For a production system, relying on a model with no community adoption, no license, and single-point-of-failure weight hosting (Google Drive) is risky. EfficientLoFTR is proven and mature but has 2.4x more parameters (15.05M vs 6.31M).

Conclusion

Keep LiteSAM as primary satellite fine matcher (it IS better on benchmarks) but add EfficientLoFTR as a proven fallback. Add startup validation: verify weight checksum, test inference on a reference pair, log a warning if LiteSAM fails any check and auto-switch to EfficientLoFTR. This hedges the maturity risk while preserving the performance advantage.

Confidence

High — maturity metrics are objective; fallback strategy is standard engineering practice.

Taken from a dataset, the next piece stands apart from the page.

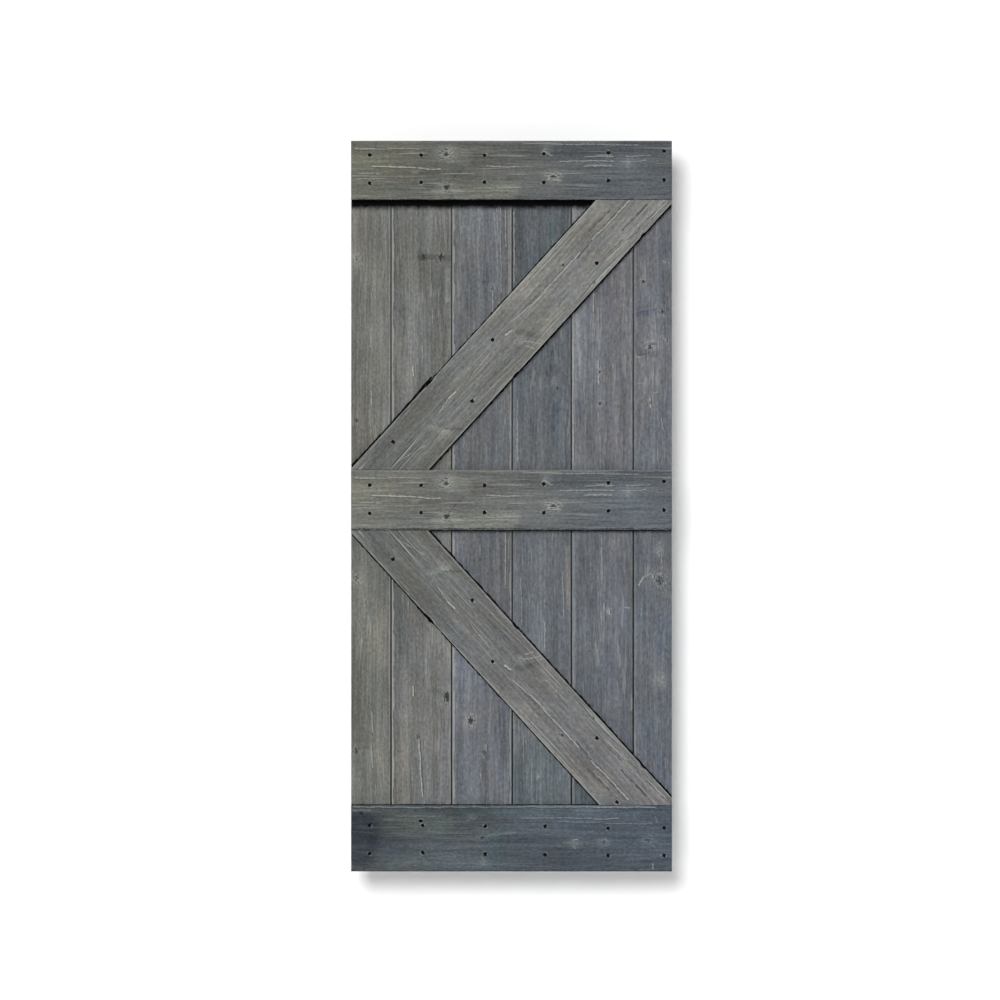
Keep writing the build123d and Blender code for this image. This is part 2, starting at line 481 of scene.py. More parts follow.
wires, given, result = new_group(
    "Arris",
    ("Place",),
    ("Crumble", "Low Edge", "High Edge", "Low Wear", "High Wear", "Low Seam", "High Seam"),
    ("Wear", "Dirt And Shade"),
)
_, depth, across = wires.split(given["Place"])
band = wires.ease(given["Crumble"], 0.36, 0.6, *BAND_WIDTHS)
inside_low = wires.less(across, given["Low Edge"])
inside_high = wires.less(given["High Edge"], across)
# Rubbed arrises: wear, and a painted highlight where the edge faces the lamp.
low_rub_and_highlight = wires.ease(wires.less(inside_low, band), *RUB_RIM)
high_rub_and_highlight = wires.ease(wires.less(inside_high, band), *RUB_RIM)
low_rub_and_highlight = wires.times(low_rub_and_highlight, given["Low Wear"])
high_rub_and_highlight = wires.times(high_rub_and_highlight, given["High Wear"])
near_face = wires.ease(depth, *FACE_RIM)
wires.feed(result["Wear"], wires.times(wires.larger(low_rub_and_highlight, high_rub_and_highlight), near_face))
# Seam bands: dirt and painted shade in the V, reaching further on the high side, which faces away from the
# lamp.
low_seam_dirt_and_shade = wires.times(wires.ease(inside_low, *LOW_SEAM_RIM), given["Low Seam"])
high_seam_dirt_and_shade = wires.times(wires.ease(inside_high, *HIGH_SEAM_RIM), given["High Seam"])
wires.feed(result["Dirt And Shade"], wires.larger(low_seam_dirt_and_shade, high_seam_dirt_and_shade))
print("group made: Arris")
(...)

Dimension 3: Hit Rate Claim Accuracy

Fact Confirmation

Draft04 states "77.3% hit rate in Hard conditions on satellite-aerial benchmarks." The paper shows 77.3% is on the self-made dataset (Harbin/Qiqihar). On UAV-VisLoc Hard, LiteSAM achieves 61.65% (Fact #4).

Reference Comparison

61.65% on UAV-VisLoc Hard is still better than SuperPoint+LightGlue's estimated 54-58%, but the gap is much narrower than 77.3% suggests.

Conclusion

Correct the hit rate claim in the draft. Report both numbers: 61.65% on UAV-VisLoc Hard and 77.3% on self-made dataset. The improvement over SP+LG is real but more modest (~4-7pp on UAV-VisLoc) than the draft implies (~19pp).

Confidence

High — numbers directly from the paper.


Dimension 4: Model Loading Security

Fact Confirmation

CVE-2025-32434 (PyTorch ≤2.5.1) and CVE-2026-24747 (before 2.10.0) both allow code execution through torch.load even with weights_only=True (Fact #7). LiteSAM weights are on Google Drive with no integrity verification (Fact #6).

Reference Comparison

All other models (SuperPoint, DINOv2) come from official registries (torch.hub, official repos). LiteSAM is the only model from an unverified source.

Conclusion

Pin PyTorch ≥2.10.0. Add SHA256 checksum verification for ALL model weights, especially LiteSAM. Download LiteSAM weights once, compute checksum, store in configuration. Verify on every load. Prefer safetensors format where available (DINOv2 from HuggingFace supports this).

Confidence

High — CVEs are documented, mitigation is standard practice.


Dimension 5: VRAM Budget

Fact Confirmation

With SuperPoint+LightGlue for VO, peak VRAM is ~1.6GB. With XFeat, it drops to ~900MB (Fact #15). RTX 2060 has 6GB total, with ~500MB system overhead.

Reference Comparison

Both fit under 6GB, but XFeat provides 700MB more headroom for PyTorch CUDA allocator overhead, batch processing, and unexpected spikes.

Conclusion

Reverting to XFeat for VO improves VRAM headroom from 4.4GB to 5.1GB. No further action needed on VRAM — both configurations are safe.

Confidence

⚠️ Medium — VRAM estimates are approximate; actual measurement needed.


Dimension 6: GTSAM Robustness

Fact Confirmation

iSAM2 can throw IndeterminantLinearSystemException (Fact #13). No error handling is specified in draft04.

Reference Comparison

This is a standard GTSAM failure mode. Production systems must handle it.

Conclusion

Add try/except around iSAM2.update(). On exception: log the error, skip the problematic factor, retry with relaxed noise model (10x sigma). If still fails: mark current position as VO-only. Never crash the pipeline on optimizer failure.

Confidence

High — standard GTSAM robustness pattern.


Dimension 7: Satellite Imagery Freshness

Fact Confirmation

Google Maps imagery for eastern Ukraine conflict zones is 1-3 years old and intentionally kept outdated (Fact #12). This can significantly degrade feature matching accuracy.

Reference Comparison

DINOv2 coarse retrieval is robust to seasonal changes (semantic matching). Fine matching (LiteSAM/SuperPoint) is more sensitive to structural changes (destroyed buildings, new constructions in conflict zone).

Conclusion

Add imagery age awareness: 1) log satellite tile age when available, 2) increase satellite match noise sigma for known-outdated regions, 3) lower confidence thresholds for matches in areas with known imagery staleness, 4) document Maxar (paid, fresh) and user-provided tiles as higher-priority alternatives for conflict zones. The existing multi-provider architecture already supports this — just needs tuning.

Confidence

High — Google's policy is documented; impact on matching is well-understood.